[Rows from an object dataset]
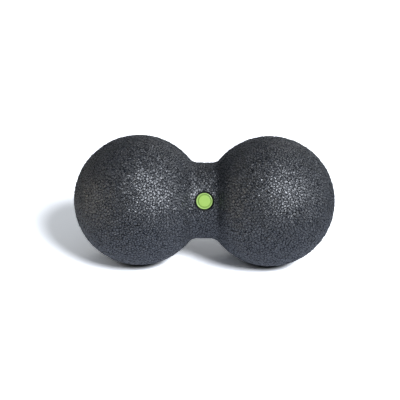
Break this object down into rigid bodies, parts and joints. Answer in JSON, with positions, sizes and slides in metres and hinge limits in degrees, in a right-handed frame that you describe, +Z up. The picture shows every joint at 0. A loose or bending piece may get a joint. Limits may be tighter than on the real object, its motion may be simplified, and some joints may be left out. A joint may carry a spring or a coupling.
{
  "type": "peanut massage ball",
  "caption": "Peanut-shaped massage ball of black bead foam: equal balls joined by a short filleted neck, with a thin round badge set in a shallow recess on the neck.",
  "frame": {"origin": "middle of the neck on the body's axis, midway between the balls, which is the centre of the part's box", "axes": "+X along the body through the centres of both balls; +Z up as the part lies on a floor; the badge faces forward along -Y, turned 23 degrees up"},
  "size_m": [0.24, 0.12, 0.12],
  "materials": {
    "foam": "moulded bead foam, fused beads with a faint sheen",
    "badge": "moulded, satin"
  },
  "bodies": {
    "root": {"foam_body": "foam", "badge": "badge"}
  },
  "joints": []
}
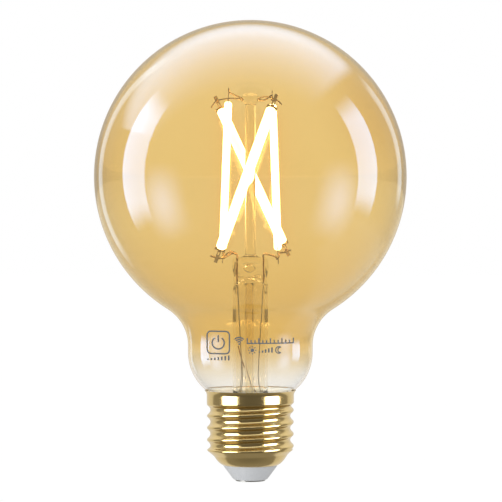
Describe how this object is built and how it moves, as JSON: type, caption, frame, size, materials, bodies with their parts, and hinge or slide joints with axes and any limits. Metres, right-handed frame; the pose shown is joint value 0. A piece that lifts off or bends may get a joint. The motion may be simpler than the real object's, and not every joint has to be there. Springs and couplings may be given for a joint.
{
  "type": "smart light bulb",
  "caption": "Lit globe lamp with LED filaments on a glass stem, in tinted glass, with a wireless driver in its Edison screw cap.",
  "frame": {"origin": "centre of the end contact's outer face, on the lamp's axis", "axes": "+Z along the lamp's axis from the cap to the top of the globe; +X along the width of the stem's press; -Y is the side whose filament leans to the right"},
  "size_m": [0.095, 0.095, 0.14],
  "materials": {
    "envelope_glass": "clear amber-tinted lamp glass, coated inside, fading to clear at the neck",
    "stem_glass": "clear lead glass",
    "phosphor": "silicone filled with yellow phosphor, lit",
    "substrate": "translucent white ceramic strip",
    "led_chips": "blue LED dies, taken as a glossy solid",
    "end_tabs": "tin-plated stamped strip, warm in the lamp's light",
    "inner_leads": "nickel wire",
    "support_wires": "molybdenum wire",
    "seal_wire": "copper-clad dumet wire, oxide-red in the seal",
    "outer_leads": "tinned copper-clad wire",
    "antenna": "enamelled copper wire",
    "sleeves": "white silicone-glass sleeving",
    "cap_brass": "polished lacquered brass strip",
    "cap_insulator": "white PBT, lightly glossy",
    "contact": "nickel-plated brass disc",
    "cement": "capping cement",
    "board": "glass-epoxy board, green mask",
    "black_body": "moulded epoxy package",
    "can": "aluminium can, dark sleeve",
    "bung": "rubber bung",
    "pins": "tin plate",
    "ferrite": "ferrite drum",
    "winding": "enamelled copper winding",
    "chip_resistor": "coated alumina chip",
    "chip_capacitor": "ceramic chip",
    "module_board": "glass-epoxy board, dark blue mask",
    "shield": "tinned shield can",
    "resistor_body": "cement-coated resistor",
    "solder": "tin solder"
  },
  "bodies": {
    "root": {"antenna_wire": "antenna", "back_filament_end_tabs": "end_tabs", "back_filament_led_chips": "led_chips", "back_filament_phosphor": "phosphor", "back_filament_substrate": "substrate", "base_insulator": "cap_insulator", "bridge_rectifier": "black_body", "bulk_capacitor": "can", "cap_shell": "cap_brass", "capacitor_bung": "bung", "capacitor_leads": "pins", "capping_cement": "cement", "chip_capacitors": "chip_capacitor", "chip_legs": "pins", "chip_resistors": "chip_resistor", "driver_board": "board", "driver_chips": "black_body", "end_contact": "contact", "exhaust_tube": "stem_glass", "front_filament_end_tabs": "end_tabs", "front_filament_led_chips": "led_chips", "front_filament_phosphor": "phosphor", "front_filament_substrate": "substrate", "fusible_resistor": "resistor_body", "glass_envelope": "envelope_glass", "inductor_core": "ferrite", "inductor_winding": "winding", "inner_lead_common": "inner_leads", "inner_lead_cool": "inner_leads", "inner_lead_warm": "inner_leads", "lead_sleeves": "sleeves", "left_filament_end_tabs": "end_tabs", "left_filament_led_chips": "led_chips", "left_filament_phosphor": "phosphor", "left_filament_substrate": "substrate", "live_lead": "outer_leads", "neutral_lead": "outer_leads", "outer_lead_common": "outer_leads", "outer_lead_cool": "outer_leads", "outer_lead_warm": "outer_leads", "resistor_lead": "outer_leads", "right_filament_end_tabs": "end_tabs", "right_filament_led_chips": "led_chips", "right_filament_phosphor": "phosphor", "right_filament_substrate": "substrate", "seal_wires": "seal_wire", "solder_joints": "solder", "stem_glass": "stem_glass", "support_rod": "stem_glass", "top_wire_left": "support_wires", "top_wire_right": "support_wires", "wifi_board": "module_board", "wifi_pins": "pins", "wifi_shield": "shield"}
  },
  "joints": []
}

==

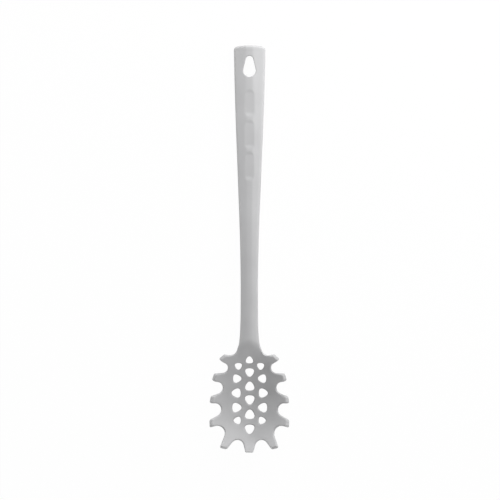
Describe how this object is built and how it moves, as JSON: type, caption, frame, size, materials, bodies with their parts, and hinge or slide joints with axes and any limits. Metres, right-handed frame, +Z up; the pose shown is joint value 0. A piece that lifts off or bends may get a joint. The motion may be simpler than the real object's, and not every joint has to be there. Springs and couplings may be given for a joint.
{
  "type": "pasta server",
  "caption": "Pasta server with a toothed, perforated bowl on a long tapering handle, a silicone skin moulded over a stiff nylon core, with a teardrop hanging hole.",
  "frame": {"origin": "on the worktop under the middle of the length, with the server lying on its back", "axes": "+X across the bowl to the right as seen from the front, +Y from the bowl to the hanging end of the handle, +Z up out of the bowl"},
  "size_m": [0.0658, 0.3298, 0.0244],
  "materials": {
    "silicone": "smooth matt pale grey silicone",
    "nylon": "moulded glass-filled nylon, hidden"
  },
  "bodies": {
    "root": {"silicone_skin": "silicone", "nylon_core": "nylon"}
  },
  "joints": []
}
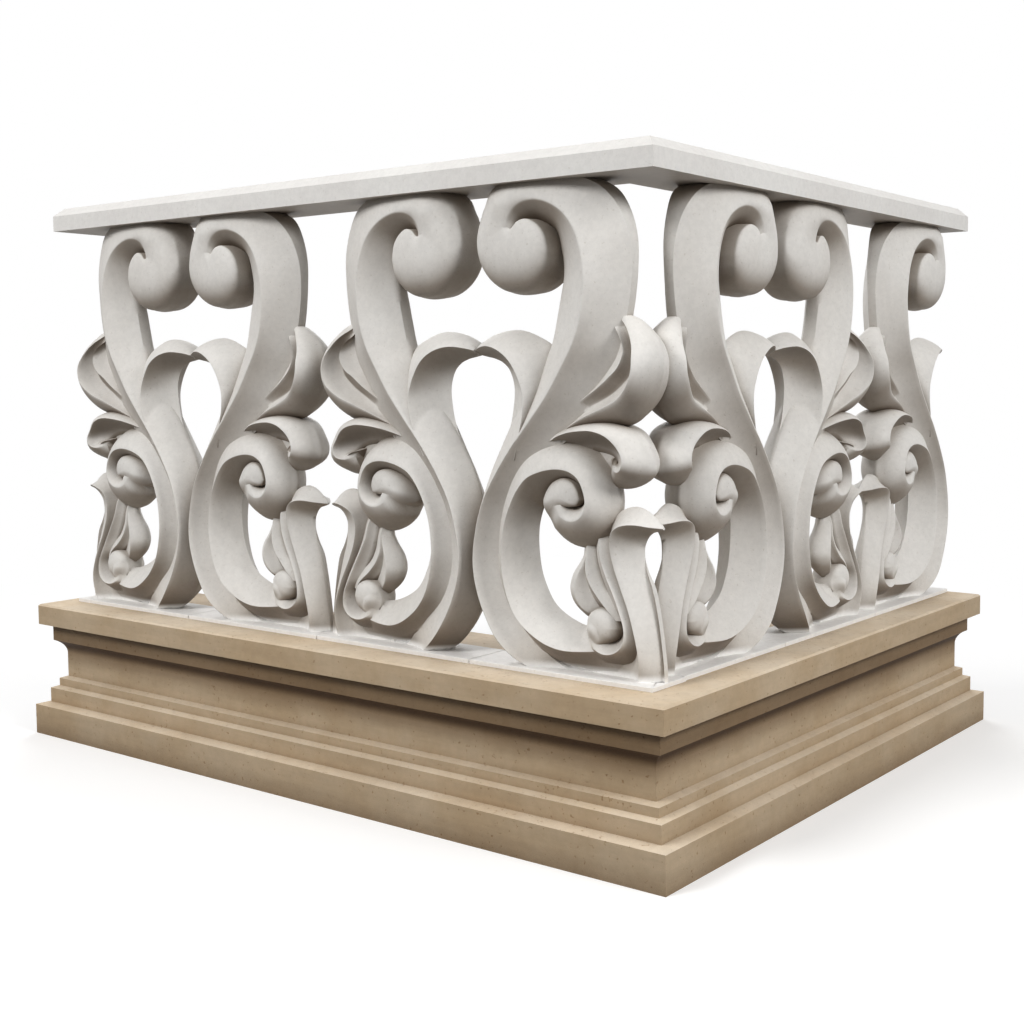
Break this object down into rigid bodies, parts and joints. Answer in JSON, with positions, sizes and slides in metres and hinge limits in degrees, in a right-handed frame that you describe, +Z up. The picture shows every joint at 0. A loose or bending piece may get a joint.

==

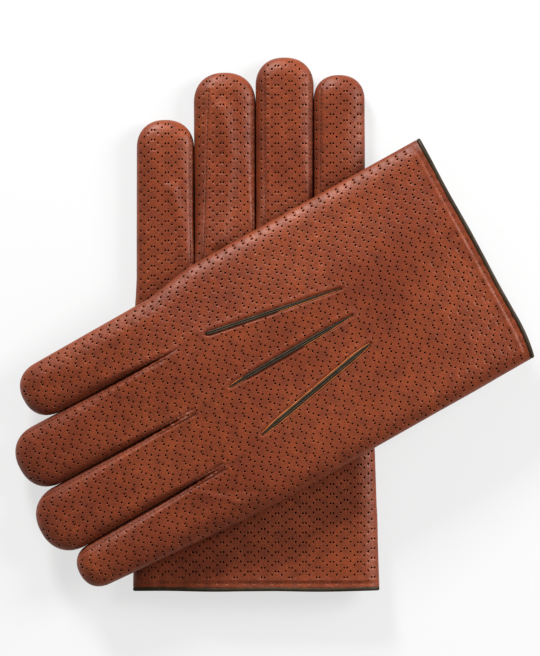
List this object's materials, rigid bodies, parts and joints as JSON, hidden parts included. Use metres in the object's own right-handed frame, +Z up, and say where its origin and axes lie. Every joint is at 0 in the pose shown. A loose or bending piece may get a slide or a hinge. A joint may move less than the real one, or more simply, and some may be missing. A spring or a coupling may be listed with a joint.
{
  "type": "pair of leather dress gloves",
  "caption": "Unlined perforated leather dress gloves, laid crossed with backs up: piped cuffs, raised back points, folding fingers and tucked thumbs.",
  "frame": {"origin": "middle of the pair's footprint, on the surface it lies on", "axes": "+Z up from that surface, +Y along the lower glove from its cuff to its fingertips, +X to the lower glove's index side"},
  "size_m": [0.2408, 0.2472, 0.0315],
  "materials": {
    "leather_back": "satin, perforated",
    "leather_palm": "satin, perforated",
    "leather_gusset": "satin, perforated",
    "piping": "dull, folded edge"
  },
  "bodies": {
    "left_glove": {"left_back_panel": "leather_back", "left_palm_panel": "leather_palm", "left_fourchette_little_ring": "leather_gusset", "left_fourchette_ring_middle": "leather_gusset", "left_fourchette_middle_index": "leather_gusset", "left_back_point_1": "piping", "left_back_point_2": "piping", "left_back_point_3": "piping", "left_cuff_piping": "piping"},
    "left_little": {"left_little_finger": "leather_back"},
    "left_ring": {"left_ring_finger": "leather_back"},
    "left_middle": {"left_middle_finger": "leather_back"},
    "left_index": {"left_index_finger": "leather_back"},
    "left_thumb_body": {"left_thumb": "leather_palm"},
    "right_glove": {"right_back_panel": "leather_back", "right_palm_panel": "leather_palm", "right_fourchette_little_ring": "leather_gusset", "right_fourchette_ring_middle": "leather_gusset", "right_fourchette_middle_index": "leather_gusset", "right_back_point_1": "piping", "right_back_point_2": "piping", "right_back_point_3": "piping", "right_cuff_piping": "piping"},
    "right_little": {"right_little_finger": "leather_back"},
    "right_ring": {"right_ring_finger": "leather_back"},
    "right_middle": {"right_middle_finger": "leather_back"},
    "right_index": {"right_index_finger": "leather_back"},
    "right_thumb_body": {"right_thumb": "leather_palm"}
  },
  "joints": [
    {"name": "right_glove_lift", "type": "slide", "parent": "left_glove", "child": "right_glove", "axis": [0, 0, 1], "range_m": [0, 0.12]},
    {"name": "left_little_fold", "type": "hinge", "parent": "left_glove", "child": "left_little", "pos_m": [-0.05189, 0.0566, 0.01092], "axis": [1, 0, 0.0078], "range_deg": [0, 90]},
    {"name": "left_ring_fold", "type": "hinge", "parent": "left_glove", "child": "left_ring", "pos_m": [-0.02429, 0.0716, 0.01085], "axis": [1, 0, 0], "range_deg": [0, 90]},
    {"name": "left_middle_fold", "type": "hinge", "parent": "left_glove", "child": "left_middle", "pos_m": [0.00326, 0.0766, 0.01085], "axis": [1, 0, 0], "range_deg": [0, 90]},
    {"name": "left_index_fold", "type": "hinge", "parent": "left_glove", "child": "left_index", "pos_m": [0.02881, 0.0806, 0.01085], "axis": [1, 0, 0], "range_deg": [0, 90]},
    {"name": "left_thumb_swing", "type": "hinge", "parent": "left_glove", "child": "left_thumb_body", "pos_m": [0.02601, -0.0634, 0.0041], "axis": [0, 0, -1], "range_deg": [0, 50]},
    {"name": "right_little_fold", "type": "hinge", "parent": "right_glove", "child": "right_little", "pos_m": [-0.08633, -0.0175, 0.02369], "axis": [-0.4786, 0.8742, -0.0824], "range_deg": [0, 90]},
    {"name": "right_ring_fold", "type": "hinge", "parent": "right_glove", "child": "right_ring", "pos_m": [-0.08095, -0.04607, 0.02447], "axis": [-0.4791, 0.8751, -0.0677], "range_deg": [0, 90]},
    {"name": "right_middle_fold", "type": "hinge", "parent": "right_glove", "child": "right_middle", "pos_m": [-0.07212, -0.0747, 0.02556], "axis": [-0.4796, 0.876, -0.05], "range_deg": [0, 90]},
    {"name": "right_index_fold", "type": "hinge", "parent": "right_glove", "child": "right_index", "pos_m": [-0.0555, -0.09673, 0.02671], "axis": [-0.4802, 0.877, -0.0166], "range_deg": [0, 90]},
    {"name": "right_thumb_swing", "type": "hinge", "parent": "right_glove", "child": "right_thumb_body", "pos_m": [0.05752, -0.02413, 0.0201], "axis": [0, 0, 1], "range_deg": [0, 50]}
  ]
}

Exercise instructions:
List all lines holding the string "built".

Solution for this task:
Describe how this object is built and how it moves, as JSON: type, caption, frame, size, materials, bodies with their parts, and hinge or slide joints with axes and any limits. Metres, right-handed frame; the pose shown is joint value 0. A piece that lifts off or bends may get a joint. The motion may be simpler than the real object's, and not every joint has to be there. Springs and couplings may be given for a joint.
Describe how this object is built and how it moves, as JSON: type, caption, frame, size, materials, bodies with their parts, and hinge or slide joints with axes and any limits. Metres, right-handed frame, +Z up; the pose shown is joint value 0. A piece that lifts off or bends may get a joint. The motion may be simpler than the real object's, and not every joint has to be there. Springs and couplings may be given for a joint.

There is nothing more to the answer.